Father of Sema’j Crosby files lawsuit

James Crosby alleges negligence of mother, DCFS contractor contributed to infant’s death

James Crosby, father of Sema'j Crosby, listens to Beverly Walker, director of the Illinois Department of Children and Family Services, as she answers questions from community leaders and the public Oct. 17, 2017, at St. John Missionary Baptist Church in Joliet. Crosby filed a lawsuit in Cook County against Sema'j's mother and the Children's Home and Aid Society of Illinois.
James Crosby, father of Sema'j Crosby, listens to Beverly Walker, director of the Illinois Department of Children and Family Services, as she answers questions from community leaders and the public Oct. 17, 2017, at St. John Missionary Baptist Church in Joliet. Crosby filed a lawsuit in Cook County against Sema'j's mother and the Children's Home and Aid Society of Illinois.

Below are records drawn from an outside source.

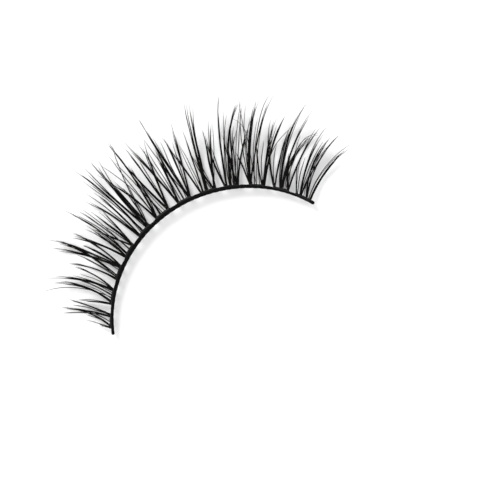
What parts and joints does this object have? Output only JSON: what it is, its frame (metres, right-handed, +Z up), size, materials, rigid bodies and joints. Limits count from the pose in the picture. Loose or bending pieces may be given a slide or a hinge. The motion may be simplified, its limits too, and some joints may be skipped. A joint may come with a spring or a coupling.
{
  "type": "false eyelash strip",
  "caption": "Strip of false eyelashes for one eye: a curved thread band with fans of long, crossed, curled lashes, shorter towards the inner corner.",
  "frame": {"origin": "middle of the strip's box, on the level surface that it lies on", "axes": "+Z up with the lashes' curl, +Y the way the lashes point, -X the inner corner of the eye, +X the outer corner"},
  "size_m": [0.0374, 0.0202, 0.0045],
  "materials": {
    "thread": "waxed black cotton thread, dull",
    "lash_fibre": "black synthetic lash fibre, soft satin"
  },
  "bodies": {
    "root": {"lash_band": "thread", "lash_fan_01": "lash_fibre", "lash_fan_02": "lash_fibre", "lash_fan_03": "lash_fibre", "lash_fan_04": "lash_fibre", "lash_fan_05": "lash_fibre", "lash_fan_06": "lash_fibre", "lash_fan_07": "lash_fibre", "lash_fan_08": "lash_fibre", "lash_fan_09": "lash_fibre", "lash_fan_10": "lash_fibre", "lash_fan_11": "lash_fibre", "lash_fan_12": "lash_fibre"}
  },
  "joints": []
}
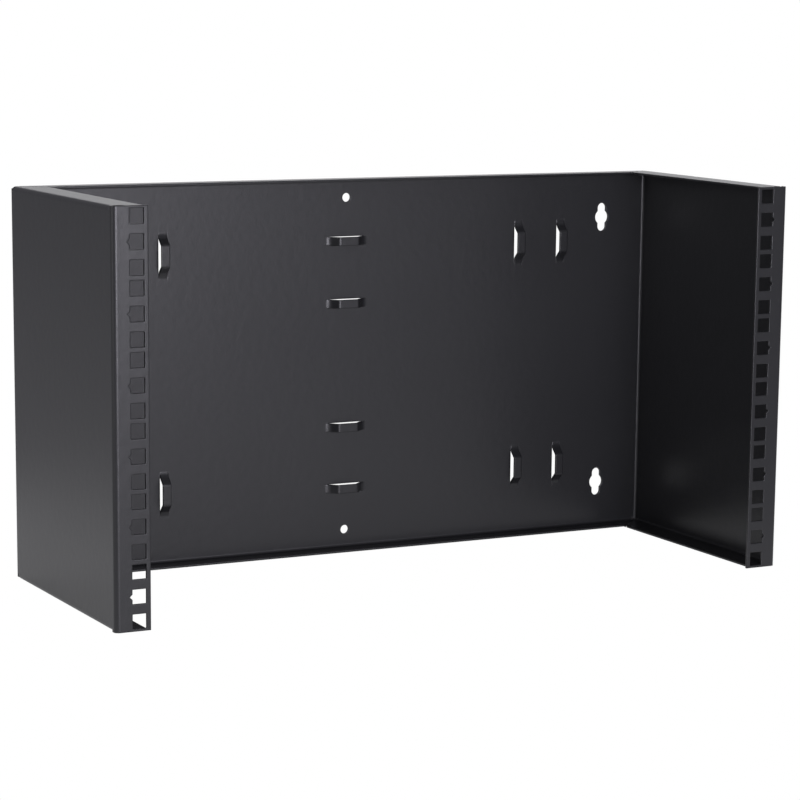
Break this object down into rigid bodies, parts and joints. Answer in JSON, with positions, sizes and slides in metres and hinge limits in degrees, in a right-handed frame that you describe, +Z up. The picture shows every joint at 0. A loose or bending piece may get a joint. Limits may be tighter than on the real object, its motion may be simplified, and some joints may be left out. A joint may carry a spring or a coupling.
{
  "type": "wall mount open frame rack",
  "caption": "Open wall mount frame folded from black steel sheet, with square-hole rack rails, lips along its edges, keyholes and cable tie bridges in the back.",
  "frame": {"origin": "centre of the wall face of the back panel", "axes": "+Z up as hung, +Y into the wall, -Y towards the person facing the rails, +X to their right"},
  "size_m": [0.4978, 0.1842, 0.2666],
  "materials": {
    "powder_coat": "black powder coat with a fine texture, semi-gloss"
  },
  "bodies": {
    "root": {"folded_frame": "powder_coat"}
  },
  "joints": []
}
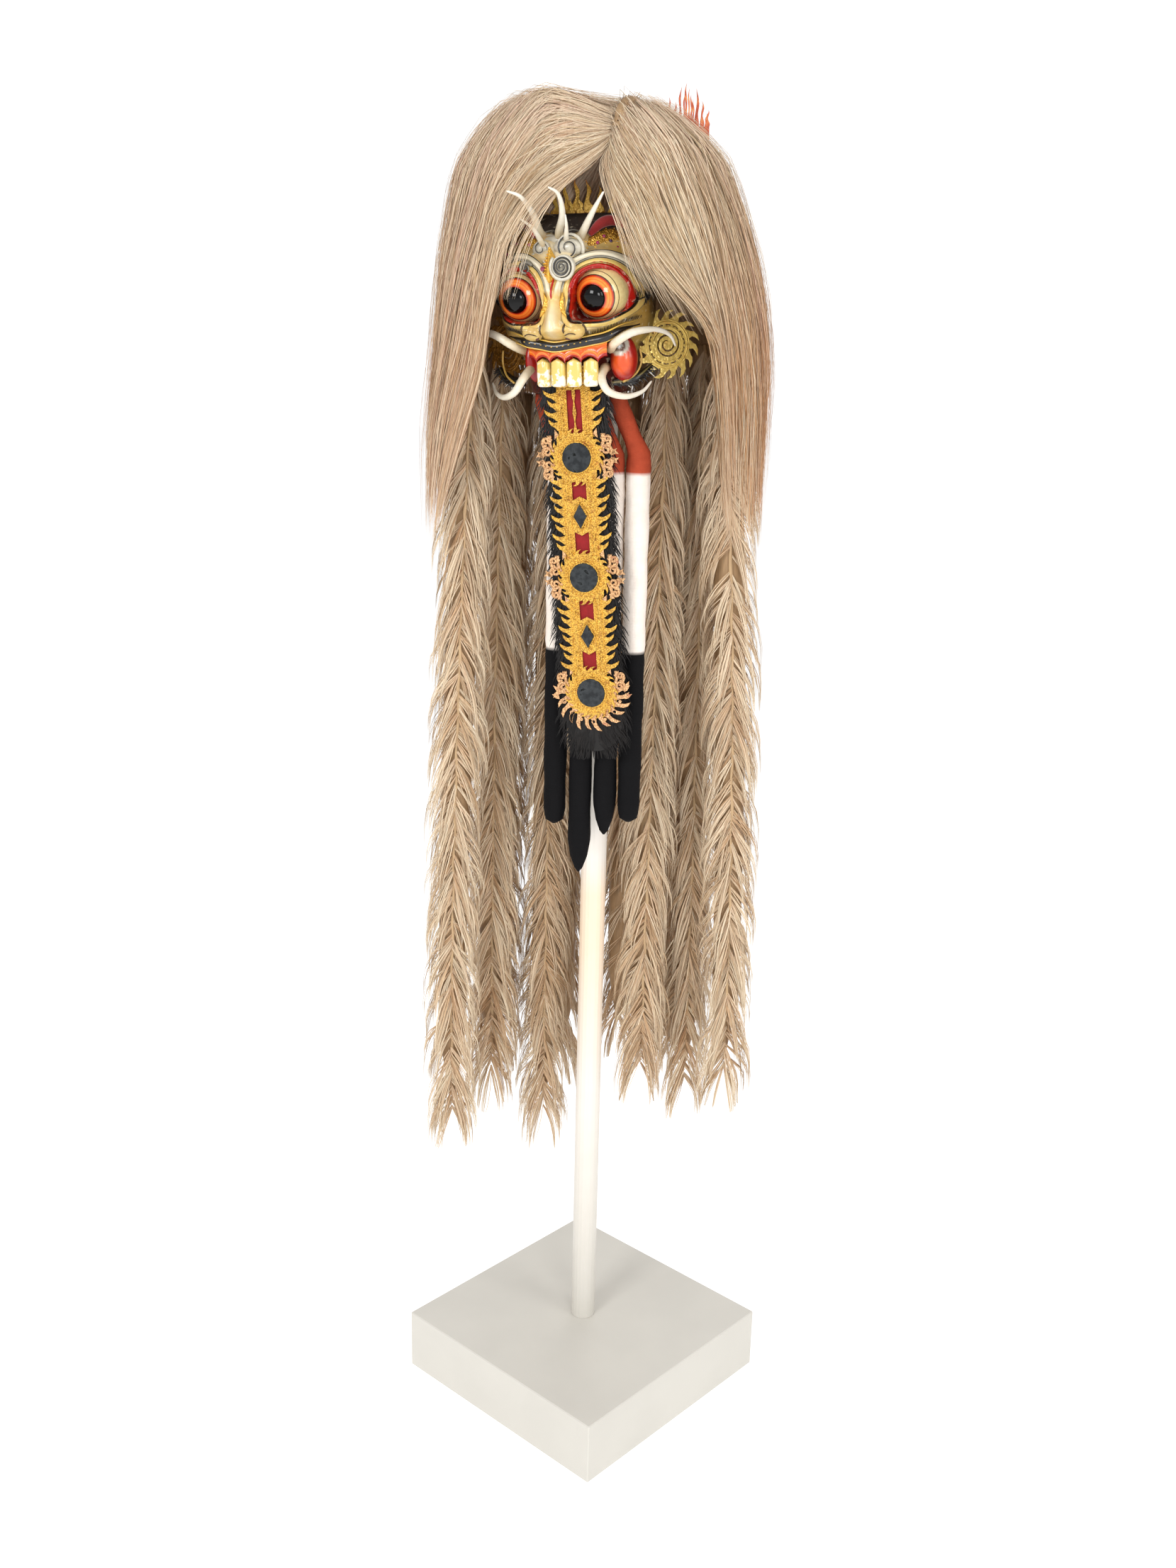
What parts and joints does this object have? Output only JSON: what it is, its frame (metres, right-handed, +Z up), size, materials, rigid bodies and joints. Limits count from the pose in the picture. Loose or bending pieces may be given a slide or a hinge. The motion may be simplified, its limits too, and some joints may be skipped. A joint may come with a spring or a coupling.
{
  "type": "balinese dance mask on stand",
  "caption": "Carved demon dance mask with tusks, a long gilt leather tongue and rope hair, fixed to a pole on a square plinth",
  "frame": {"origin": "middle of the plinth's underside", "axes": "+Z up along the pole, plinth corners along X and Y, viewer's side towards -Y, with the face turned 17 degrees towards -X"},
  "size_m": [0.5636, 0.5636, 1.984],
  "materials": {
    "white_paint": "matt off-white paint",
    "hair": "combed and twisted horse hair and plant fibre, tan to brown",
    "painted_wood": "glossy aged ivory and yellow paint with black, red and white lines",
    "ivory": "polished tusk with gilt grooves",
    "gilt": "pierced and embossed leather, gilded, with coloured glass gems",
    "red_gilt": "pierced leather, red lacquer with worn gilding",
    "black_fur": "black goat hair on its hide",
    "red_cloth": "plain red cotton",
    "mirror": "silvered glass",
    "rust_cloth": "stuffed cotton tubes, rust red, cream and black"
  },
  "bodies": {
    "root": {"brow_plate_left": "gilt", "brow_plate_right": "gilt", "brow_tusk_1": "ivory", "brow_tusk_2": "ivory", "brow_tusk_3": "ivory", "brow_tusk_4": "ivory", "brow_tusk_5": "ivory", "cloth_tube_1": "rust_cloth", "cloth_tube_2": "rust_cloth", "cloth_tube_3": "rust_cloth", "cloth_tube_4": "rust_cloth", "crest_flames": "red_gilt", "crown": "gilt", "ear_ornament_left": "gilt", "ear_ornament_right": "gilt", "forehead_leaf": "gilt", "hair_left": "hair", "hair_right": "hair", "hair_rope_back_1": "hair", "hair_rope_back_2": "hair", "hair_rope_back_3": "hair", "hair_rope_back_4": "hair", "hair_rope_left_front": "hair", "hair_rope_left_inner": "hair", "hair_rope_left_middle": "hair", "hair_rope_right_front": "hair", "hair_rope_right_inner": "hair", "hair_rope_right_middle": "hair", "lower_tusk_left": "ivory", "lower_tusk_right": "ivory", "mask_face": "painted_wood", "mirror_1": "mirror", "mirror_2": "mirror", "mirror_3": "mirror", "mirror_4": "mirror", "mirror_5": "mirror", "plinth": "white_paint", "pole": "white_paint", "tongue_cloth": "red_cloth", "tongue_fur": "black_fur", "tongue_leather": "gilt", "upper_tusk_left": "ivory", "upper_tusk_right": "ivory"}
  },
  "joints": []
}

James Crosby – the father of Sema’j Crosby, a Preston Heights toddler found dead under a legless couch last year – has sued the 17-month-old girl’s mother and a family services contractor for alleged negligence he claims led to his daughter’s death.

The lawsuit landed in Cook County Circuit Court on Tuesday and named defendants as Children’s Home and Aid Society of Illinois (a contractor with the Illinois Department of Children and Family Services) and Sheri Gordon, Sema’j’s mother.

Crosby’s lawsuit alleges that the girl’s mother “exposed Sema’j Crosby to unsafe and unsanitary living conditions” and “placed her under the couch where she died.”

The suit also alleges that Children’s Home and Aid visited the home the day before Sema’j went missing and “should have observed the home in an unsafe, unsanitary condition with bedbugs, roaches, vermin and which presented a clear safety hazard for any child within the home.”

The nonprofit agency failed to report hazardous conditions in the home, failed to train its staff in a proper manner and failed to follow processes to remove the infant girl from the home, the lawsuit said, alleging those missteps contributed to Sema’j’s death.

The father’s lawyer was not available Wednesday. The supervisor at Children’s Home and Aid also could not be reached.

On April 25, 2017, Department of Children and Family Services personnel saw Sema’j and her brothers at their home in the 300 block of Louis Road south of Joliet. At 5:45 p.m., Gordon called 911 and reported her daughter missing.

Police later would discover Sema’j’s body inside the house under a couch.

Will County Sheriff’s Deputy Chief Rick Ackerson called the home’s condition “deplorable.” The Will County Land Use Department tagged the house as “unfit for occupancy.”

The Will County coroner later ruled Sema’j’s death a homicide and said she died from asphyxiation.

No one has been charged in Sema’j’s death.